[start of RECORDED INFORMATION]

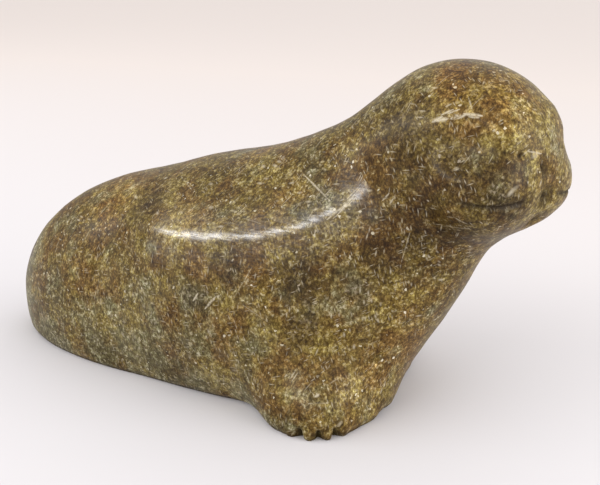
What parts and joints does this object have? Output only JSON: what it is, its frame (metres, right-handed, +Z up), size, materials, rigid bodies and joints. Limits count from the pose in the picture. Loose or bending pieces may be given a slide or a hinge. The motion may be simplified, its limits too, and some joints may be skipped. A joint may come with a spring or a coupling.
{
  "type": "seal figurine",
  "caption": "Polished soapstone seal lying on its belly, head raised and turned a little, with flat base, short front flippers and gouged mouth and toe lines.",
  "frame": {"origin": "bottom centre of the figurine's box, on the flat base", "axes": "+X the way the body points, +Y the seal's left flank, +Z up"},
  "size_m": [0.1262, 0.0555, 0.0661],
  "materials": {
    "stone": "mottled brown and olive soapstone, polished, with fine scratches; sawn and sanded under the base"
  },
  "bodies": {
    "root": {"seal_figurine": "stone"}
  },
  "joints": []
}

[end of RECORDED INFORMATION]

Track down every line with the word "joints" and copy it.

▶ _FULL ANSWER_
What parts and joints does this object have? Output only JSON: what it is, its frame (metres, right-handed, +Z up), size, materials, rigid bodies and joints. Limits count from the pose in the picture. Loose or bending pieces may be given a slide or a hinge. The motion may be simplified, its limits too, and some joints may be skipped. A joint may come with a spring or a coupling.
  "joints": []